EXERCISE PROMPT:
List, from the lines below, each one with "scene" in it.

- - -

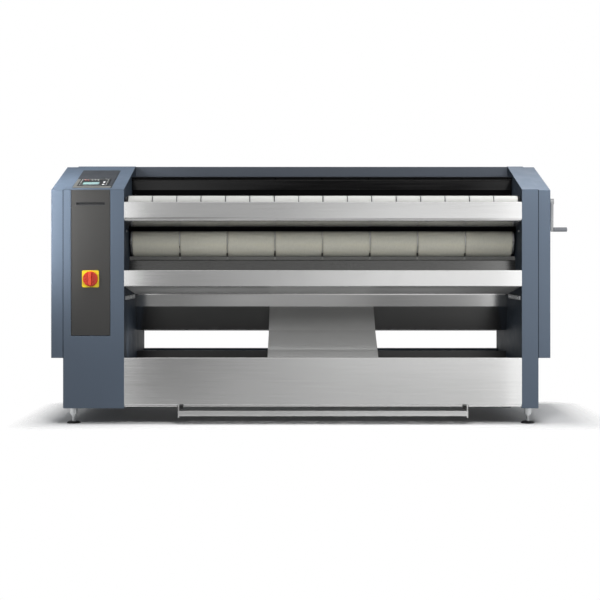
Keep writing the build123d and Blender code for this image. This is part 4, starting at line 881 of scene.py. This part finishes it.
def lip_outline(y, top, bottom):
    """Upright rubber blade with a round bead along its lower edge, as (y, z) points."""
    half, bead = lip_thickness / 2, lip_thickness * 0.85
    outline = [(y - half, top), (y - half, bottom + 2.4 * bead)]
    for k in range(1, 12):
        angle = math.pi * (0.78 + 1.44 * k / 12)
        outline.append((y + bead * math.cos(angle), bottom + bead + bead * math.sin(angle)))
    return outline + [(y + half, bottom + 2.4 * bead), (y + half, top)]


def make_shade_lips():
    """Near-black rubber strips that stand in for shade: one under the apron's rear edge, and the guard's skirt
    over the feed belts.
    """
    low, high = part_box("upper_apron")
    outline = lip_outline(high.y - lip_inset, low.z + lip_lap, low.z - apron_lip_drop)
    # Dark strip under the apron's edge: painted shade on the belts below it.
    fit("apron_shade_lip", bar(outline, low.x + lip_end, high.x - lip_end), shade_rubber)
    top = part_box("finger_guard")[0].z + lip_lap
    board = [vertex.co for vertex in nodes["finger_guard"].data.vertices if vertex.co.z < top]
    back = max(spot.y for spot in board)
    outline = lip_outline(back + lip_thickness / 2, top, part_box("feed_belts")[1].z + skirt_gap)
    left, right = min(spot.x for spot in board), max(spot.x for spot in board)
    # Dark skirt under the guard: painted shade in the gap over the feed belts.
    fit("guard_shade_skirt", bar(outline, left, right), shade_rubber, "guard")


def make_slide_lip():
    """Upright strip that carries the slide on to the belts, standing on the fingers' feet."""
    low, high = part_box("exit_slide")
    foot = Vector((low.y + slide_lip_back, high.z + slide_lip_thickness * 1.1))
    head = foot + Vector((-slide_lip_lean, slide_lip_rise - slide_lip_thickness * 1.1))
    half = slide_lip_thickness / 2
    outline = [(foot.x + half, foot.y), (foot.x - half, foot.y)]
    for k in range(7):
        angle = math.pi * (1 - k / 6)
        outline.append((head.x + half * math.cos(angle), head.y - half + half * math.sin(angle)))
    fit("slide_lip", bar(outline, low.x + lip_end, high.x - lip_end), slide_lip_paint)


# ---- stage, light and camera ----
floor_radius = 5.0
floor_fade = 0.22                # how far from the object the floor turns into white
floor_grey = (0.88, 0.88, 0.88)
floor_bounce = (0.22, 0.22, 0.22)    # as the object's lighting sees it
floor_glow = 0.02
dark_screen = (-4.0, 0.3, 3.0, 1.5, 6.0)   # left, right, back, bottom and top
dark_level = 0.08
world_tint = (0.93, 0.96, 1.0, 1.0)
world_strength = 0.17
# Name, position, target, size, power in watts and spread in degrees.
lamps = (("Key", (0.35, -3.2, 2.4), (0.08, -0.4, 0.9), (1.4, 1.4), 29.0, 100),
         ("Right", (1.75, -1.05, 0.95), (1.5, -0.5, 0.9), (0.2, 1.2), 1.6, 80),
         ("Right slope", (1.42, -0.75, 1.75), (1.10, -0.36, 1.26), (0.2, 0.2), 1.1, 80),
         ("Left", (-1.70, -0.88, 1.20), (-1.42, -0.5, 1.15), (0.15, 0.85), 3.0, 70),
         ("Left slope", (-1.62, -0.70, 1.70), (-1.36, -0.36, 1.26), (0.2, 0.2), 0.9, 70),
         ("Bay", (camera_x, -0.40, 0.36), (camera_x, 0.0, 0.70), (1.9, 0.10), 2.5, 150),
         ("Top", (0.0, -1.2, 8.0), (0.0, -0.6, 0.0), (4.0, 3.0), 335.0, 180))
# Rows of the reflecting sweep: distance in front of the machine, height, and which of a column's tones.
sweep_rows = ((0.15, 0.01, 0), (0.75, 0.01, 0), (0.92, 0.01, 1), (1.35, 0.01, 1), (1.6, 0.01, 2),
              (2.5, 0.01, 2), (2.5, 0.32, 2), (2.5, 0.5, 3), (2.5, 1.26, 3), (2.5, 1.31, 4),
              (2.5, 1.5, 4), (2.5, 1.58, 3), (2.5, 2.0, 3), (2.5, 2.2, 5), (2.5, 5.0, 5))
# Its columns: place on the upright front from the camera's own, then the tones on the near floor, on the
# floor, low down, at panel height, at guard height and above.
sweep_columns = ((-1.7, 1.0, 1.0, 1.0, 1.1, 1.0, 2.2), (-1.25, 0.8, 0.8, 0.6, 1.25, 0.6, 1.6),
                 (-1.12, 0.55, 0.4, 0.2, 1.25, 0.4, 0.6), (-0.875, 0.45, 0.3, 0.18, 1.25, 0.5, 0.1),
                 (-0.83, 0.4, 0.3, 0.17, 0.64, 0.75, 0.6), (-0.78, 0.38, 0.32, 0.15, 0.37, 0.95, 0.6),
                 (-0.6, 0.36, 0.42, 0.15, 0.31, 0.8, 0.6), (-0.32, 0.38, 0.58, 0.27, 0.43, 0.36, 0.6),
                 (-0.1, 0.38, 0.5, 0.38, 0.56, 0.03, 0.6), (0.2, 0.42, 0.46, 0.5, 0.78, 0.0, 0.6),
                 (0.5, 0.46, 0.24, 0.6, 0.98, 0.0, 0.65), (0.9, 0.5, 0.36, 0.7, 1.06, 0.05, 0.7),
                 (1.04, 0.55, 0.5, 0.8, 1.0, 0.55, 0.9), (1.08, 0.8, 0.8, 1.05, 1.25, 0.6, 1.5),
                 (1.3, 1.0, 1.0, 1.1, 1.3, 0.6, 2.2), (1.7, 1.0, 1.0, 1.0, 1.1, 1.0, 2.2))


def seen_directly(tree):
    """1 for rays from the eye, off metal and gloss, and through glass."""
    ray = tree.nodes.new("ShaderNodeLightPath").outputs
    seen = ray["Is Camera Ray"]
    for name in ("Is Glossy Ray", "Is Transmission Ray"):
        either = put(tree.nodes.new("ShaderNodeMath"), operation="MAXIMUM")
        seen = feed(either, {0: seen, 1: ray[name]}).outputs["Value"]
    return seen


def mix_shaders(tree, factor, first, second, output):
    """Ends a node tree in the first shader where the factor is 0 and in the second where it is 1."""
    inputs = {0: factor, 1: first.outputs[0], 2: second.outputs[0]}
    mixer = feed(tree.nodes.new("ShaderNodeMixShader"), inputs)
    feed(tree.nodes[output], {"Surface": mixer.outputs["Shader"]})


def make_floor():
    """Round pale floor that fades into the white surroundings, and keeps the shadow."""
    look = Look("Studio_floor", 0.85)
    bounced = look.add("ShaderNodeLightPath").outputs["Is Diffuse Ray"]
    look.set({"Specular IOR Level": 0.0, "Emission Color": (1.0, 1.0, 1.0, 1.0),
              "Emission Strength": look.maths("MULTIPLY", seen_directly(look.tree), floor_glow),
              "Base Color": look.mix(bounced, floor_grey, floor_bounce)})
    spot = look.place
    for operation, second in (("ABSOLUTE", None), ("SUBTRACT", (cad_high[0], cad_high[1], 1.0)),
                              ("MAXIMUM", (0.0, 0.0, 0.0))):
        inputs = {0: spot, 1: second} if second else {0: spot}
        spot = look.add("ShaderNodeVectorMath", inputs, operation=operation).outputs["Vector"]
    beyond = look.add("ShaderNodeVectorMath", {0: spot}, operation="LENGTH").outputs["Value"]
    fade = look.range(beyond, 0.0, floor_fade)
    mix_shaders(look.tree, fade, look.shader, look.add("ShaderNodeBsdfTransparent"), "Material Output")
    points, faces, around = [(0.0, 0.0, 0.0)], [], 64
    for ring in range(1, 6):
        radius = floor_radius * ring / 5
        points += [(radius * x, radius * y, 0.0) for x, y in circle(around)]
    for k in range(around):
        after = (k + 1) % around
        faces.append((0, 1 + k, 1 + after))
        for inner in range(1, 1 + 4 * around, around):
            outer = inner + around
            faces.append((inner + k, outer + k, outer + after, inner + after))
    add_mesh("studio_floor", points, faces, look.material)


def reflecting_sheet(name, points, faces, levels):
    """A sheet that only metal and gloss show, as bright at each point as its level."""
    look = Look(name, 1.0)
    look.set({"Base Color": (0.0, 0.0, 0.0, 1.0), "Specular IOR Level": 0.0,
              "Emission Color": (1.0, 1.0, 1.0, 1.0), "Emission Strength": look.attribute("level")})
    sheet = add_mesh(name, points, faces, look.material, smooth=False)
    sheet.data.attributes.new("level", "FLOAT", "POINT").data.foreach_set("value", levels)
    put(sheet, visible_camera=False, visible_diffuse=False, visible_shadow=False, visible_transmission=False)


def make_reflectors():
    """Grey sweep in front of the machine, shaded across, and a dark screen behind its left side."""
    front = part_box("lower_front_panel")[0].y
    points, levels, faces = [], [], []
    for across, *tones in sweep_columns:
        for distance, z, row in sweep_rows:
            points.append((camera_x + across * (1 + distance / camera_distance), front - distance, z))
            levels.append(tones[row])
    rows = len(sweep_rows)
    for column in range(len(sweep_columns) - 1):
        for row in range(rows - 1):
            corner = column * rows + row
            faces.append((corner, corner + rows, corner + rows + 1, corner + 1))
    reflecting_sheet("reflector_sweep", points, faces, levels)
    left, right, back, bottom, top = dark_screen
    corners = [(left, back, bottom), (right, back, bottom), (right, back, top), (left, back, top)]
    reflecting_sheet("dark_screen", corners, [(0, 1, 2, 3)], [dark_level] * 4)


def make_world():
    """White surroundings for the eye and for reflections, softer for the light that they give."""
    world = bpy.data.worlds.new("Studio")
    bpy.context.scene.world = world
    world.use_nodes = True
    tree = world.node_tree
    plain = feed(tree.nodes["Background"], {"Color": world_tint, "Strength": world_strength})
    white = feed(tree.nodes.new("ShaderNodeBackground"), {"Color": (1.0, 1.0, 1.0, 1.0), "Strength": 1.0})
    mix_shaders(tree, seen_directly(tree), plain, white, "World Output")


def make_lamp(name, position, target, size, power, spread):
    lamp = put(bpy.data.lights.new(name, "AREA"), shape="RECTANGLE", size=size[0], size_y=size[1],
               energy=power, spread=math.radians(spread))
    turn = (Vector(target) - Vector(position)).to_track_quat("-Z", "Y").to_euler()
    add_object(name, lamp, location=position, rotation_euler=turn, visible_camera=False, visible_glossy=False)


def make_camera():
    lens = put(bpy.data.cameras.new("Camera"), lens=focal_length, sensor_width=sensor_width,
               shift_x=shift_x, shift_y=shift_y)
    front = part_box("lower_front_panel")[0].y
    place = (camera_x, front - camera_distance, camera_z)
    camera = add_object("Camera", lens, location=place, rotation_euler=(math.pi / 2, 0.0, 0.0))
    bpy.context.scene.camera = camera


dress_nodes()
ease_edges(["left_column_shell", "right_column_shell", "left_outer_cover", "right_outer_cover"], housing_ease)
ease_edges(["service_door", "control_plate", "keypad_bezel", "top_beam", "switch_plate"], plate_ease)
make_ironing_belts()
make_feed_belts()
make_drive_belt()
make_screws()
make_threads()
make_keypad_trim()
make_key_dots()
make_slot_cup()
make_seam_shade_strips()
make_shade_lips()
make_slide_lip()
make_floor()
make_reflectors()
make_world()
for lamp in lamps:
    make_lamp(*lamp)
make_camera()
bpy.context.scene.view_settings.view_transform = "Standard"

- - -

PROBLEM SOLUTION:
Keep writing the build123d and Blender code for this image. This is part 4, starting at line 881 of scene.py. This part finishes it.
    bpy.context.scene.world = world
    bpy.context.scene.camera = camera
bpy.context.scene.view_settings.view_transform = "Standard"